Characterizing Blood-Stage Antimalarial Drug MIC Values In Vivo Using Reinfection Patterns

Abstract

The MIC is an essential quantitative measure of the asexual blood-stage effect of an antimalarial drug. In areas of high malaria transmission, and thus frequent individual infection, patients who are treated with slowly eliminated antimalarials become reinfected as drug concentrations decline. In the frequent relapse forms of Plasmodium vivax and in Plasmodium ovale malaria, recurrent infection occurs from relapses which begin to emerge from the liver approximately 2 weeks after the primary illness. An important determinant of the interval from starting treatment of a symptomatic infection to the patency of these recurrent infections is the in vivo concentration-response relationship and thus the in vivo MIC. Using mechanistic knowledge of parasite asexual replication and the pharmacokinetic and pharmacodynamic properties of the antimalarial drugs, a generative statistical model was derived which relates the concentration-response relationship to time of reinfection patency. This model was used to estimate the in vivo MIC of chloroquine in the treatment of Plasmodium vivax malaria.

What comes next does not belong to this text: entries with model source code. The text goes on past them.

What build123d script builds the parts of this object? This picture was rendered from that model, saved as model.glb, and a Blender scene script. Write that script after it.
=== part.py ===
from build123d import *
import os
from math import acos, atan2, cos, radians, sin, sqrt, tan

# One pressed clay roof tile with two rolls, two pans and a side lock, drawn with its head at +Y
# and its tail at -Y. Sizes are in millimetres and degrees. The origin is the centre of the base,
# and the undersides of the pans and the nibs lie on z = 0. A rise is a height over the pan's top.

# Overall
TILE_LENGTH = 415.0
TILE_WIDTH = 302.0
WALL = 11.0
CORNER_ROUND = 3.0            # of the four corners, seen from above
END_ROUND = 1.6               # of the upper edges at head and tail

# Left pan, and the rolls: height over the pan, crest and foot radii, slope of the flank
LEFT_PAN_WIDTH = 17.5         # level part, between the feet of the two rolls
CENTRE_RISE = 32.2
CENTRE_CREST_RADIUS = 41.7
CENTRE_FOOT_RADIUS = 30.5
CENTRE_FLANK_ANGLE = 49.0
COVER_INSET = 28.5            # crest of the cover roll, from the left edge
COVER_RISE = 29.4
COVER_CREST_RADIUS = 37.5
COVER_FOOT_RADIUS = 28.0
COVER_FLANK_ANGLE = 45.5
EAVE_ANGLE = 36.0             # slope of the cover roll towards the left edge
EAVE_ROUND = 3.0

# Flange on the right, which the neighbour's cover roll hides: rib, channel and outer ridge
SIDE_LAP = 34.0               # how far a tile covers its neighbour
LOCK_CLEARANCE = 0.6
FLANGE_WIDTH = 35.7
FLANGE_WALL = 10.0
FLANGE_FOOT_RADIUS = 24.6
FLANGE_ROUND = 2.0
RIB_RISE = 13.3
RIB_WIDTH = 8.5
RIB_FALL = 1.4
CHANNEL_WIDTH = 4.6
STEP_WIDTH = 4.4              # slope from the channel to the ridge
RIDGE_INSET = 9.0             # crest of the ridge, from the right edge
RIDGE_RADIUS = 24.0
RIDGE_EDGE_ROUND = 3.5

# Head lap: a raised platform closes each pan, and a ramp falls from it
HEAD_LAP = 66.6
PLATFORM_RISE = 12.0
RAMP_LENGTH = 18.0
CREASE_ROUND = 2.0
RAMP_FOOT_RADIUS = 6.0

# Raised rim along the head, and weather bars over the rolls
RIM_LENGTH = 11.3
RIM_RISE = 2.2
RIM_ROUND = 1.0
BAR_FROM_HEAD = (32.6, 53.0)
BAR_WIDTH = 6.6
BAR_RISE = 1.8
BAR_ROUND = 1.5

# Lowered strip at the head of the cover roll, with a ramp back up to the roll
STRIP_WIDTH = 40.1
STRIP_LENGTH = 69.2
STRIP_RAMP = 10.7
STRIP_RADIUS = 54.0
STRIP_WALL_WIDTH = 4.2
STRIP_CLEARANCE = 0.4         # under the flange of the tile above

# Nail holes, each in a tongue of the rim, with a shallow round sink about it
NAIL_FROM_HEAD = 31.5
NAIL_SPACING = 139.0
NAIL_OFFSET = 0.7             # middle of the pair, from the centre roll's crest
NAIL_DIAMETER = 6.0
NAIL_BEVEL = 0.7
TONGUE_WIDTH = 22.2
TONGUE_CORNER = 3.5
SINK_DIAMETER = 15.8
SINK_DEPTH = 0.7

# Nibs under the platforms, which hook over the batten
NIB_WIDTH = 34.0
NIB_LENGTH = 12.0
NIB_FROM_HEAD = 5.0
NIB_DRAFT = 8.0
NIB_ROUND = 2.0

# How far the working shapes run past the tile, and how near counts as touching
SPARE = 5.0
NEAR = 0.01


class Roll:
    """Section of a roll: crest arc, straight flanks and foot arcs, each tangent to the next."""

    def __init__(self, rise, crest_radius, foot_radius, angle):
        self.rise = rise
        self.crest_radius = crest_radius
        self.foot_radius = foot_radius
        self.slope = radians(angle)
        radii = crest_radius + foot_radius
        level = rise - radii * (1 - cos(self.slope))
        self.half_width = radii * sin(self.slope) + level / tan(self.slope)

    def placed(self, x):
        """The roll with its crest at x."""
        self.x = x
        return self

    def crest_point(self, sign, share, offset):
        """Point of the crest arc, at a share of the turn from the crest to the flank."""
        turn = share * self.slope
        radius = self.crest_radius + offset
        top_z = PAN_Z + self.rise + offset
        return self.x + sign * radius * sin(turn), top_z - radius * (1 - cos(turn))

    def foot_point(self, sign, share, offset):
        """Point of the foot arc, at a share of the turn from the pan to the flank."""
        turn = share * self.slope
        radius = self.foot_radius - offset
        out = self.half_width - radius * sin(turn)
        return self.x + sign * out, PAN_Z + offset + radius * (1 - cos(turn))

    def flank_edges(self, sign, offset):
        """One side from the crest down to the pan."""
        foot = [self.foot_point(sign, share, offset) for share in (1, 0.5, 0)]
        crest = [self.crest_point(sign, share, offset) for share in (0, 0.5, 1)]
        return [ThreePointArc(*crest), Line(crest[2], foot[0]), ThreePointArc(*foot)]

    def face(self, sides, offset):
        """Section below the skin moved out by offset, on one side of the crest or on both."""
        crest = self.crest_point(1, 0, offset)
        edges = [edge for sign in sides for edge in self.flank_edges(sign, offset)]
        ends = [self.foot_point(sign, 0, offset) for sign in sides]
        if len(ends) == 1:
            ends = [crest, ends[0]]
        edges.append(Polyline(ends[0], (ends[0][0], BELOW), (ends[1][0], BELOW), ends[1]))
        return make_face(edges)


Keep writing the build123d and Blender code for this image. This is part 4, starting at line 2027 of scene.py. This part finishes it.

Keywords: MIC; antimalarial agents; chloroquine; pharmacodynamics; pharmacokinetics.

FIG 1

The theoretical dynamics of temporal clustering or bunching of new infections for a hypothetical slowly eliminated drug. (Top left) Mean pharmacokinetic profile of the drug, a first-order elimination with a half-life of 6 days. The IC₅₀ (parasite reduction ratio of 1/5), MIC (parasite reduction ratio of 1), and EC₅₀ (parasite reduction ratio of 500) are shown by dashed horizontal red lines. (Top right) Response-concentration function of the drug on a log₁₀ scale. (Bottom left) time trajectories of total parasite biomass for daily new infections emerging from liver at a biomass of 10⁴ parasites where 10⁸ is the total parasite biomass in an adult associated with the onset of illness (pyrogenic threshold) and is also the lowest number of parasites readily detectable by microscopy. (Bottom right) Histogram of patent infections over time.

FIG 2

All pharmacokinetic samples up to day 60 from symptomatic patients with P. vivax malaria treated with chloroquine on the Thailand-Myanmar border. The whole-blood chloroquine concentration is plotted on a log₁₀ scale. Outliers have been removed (see Materials and Methods).

FIG 3

Prior and posterior distributions from ABC algorithm of concentration-response (PD) of chloroquine in vivax malaria patients from the Thai-Myanmar border. The algorithm estimates two pharmacodynamic parameters: the natural logarithm of the slope of the concentration-response (left) and the natural logarithm of the EC₅₀ (right). The vertical dashed red line shows the median posterior value. The histogram shows the estimate of the posterior distribution and the thick blue line shows the prior distribution.

FIG 4

Estimated pharmacokinetics and pharmacodynamics of chloroquine (CQ) in the treatment of Plasmodium vivax in symptomatic patients from the Thailand-Myanmar border. (Left) fitted population pharmacokinetics showing median and 90% coverage intervals over time. The horizontal red dashed line shows the estimated whole-blood MIC of chloroquine in this series, with the vertical dashed lines showing the time window at which the whole blood drug concentrations of 90% of patients go below the MIC (14 to 29 days posttreatment). (Right) concentration-response curve for estimated parameter values. The locations of the IC₅₀, MIC, and EC₅₀ are shown by the dashed red lines.

FIG 5

Predicting the shortening in the interval to patent relapse associated with reduced chloroquine susceptibility of P. vivax on the Thailand-Myanmar border. The observed distribution of times until detected relapse is shown by the histogram (note the effect of weekly active detection). The model fit of the distribution of relapse times is shown by the thick black line under current pharmacodynamic parameters. The model predicted distribution of relapse intervals with a doubling of the current estimated MIC parameter is shown by the dashed red line. This corresponds to median shift of 6 days.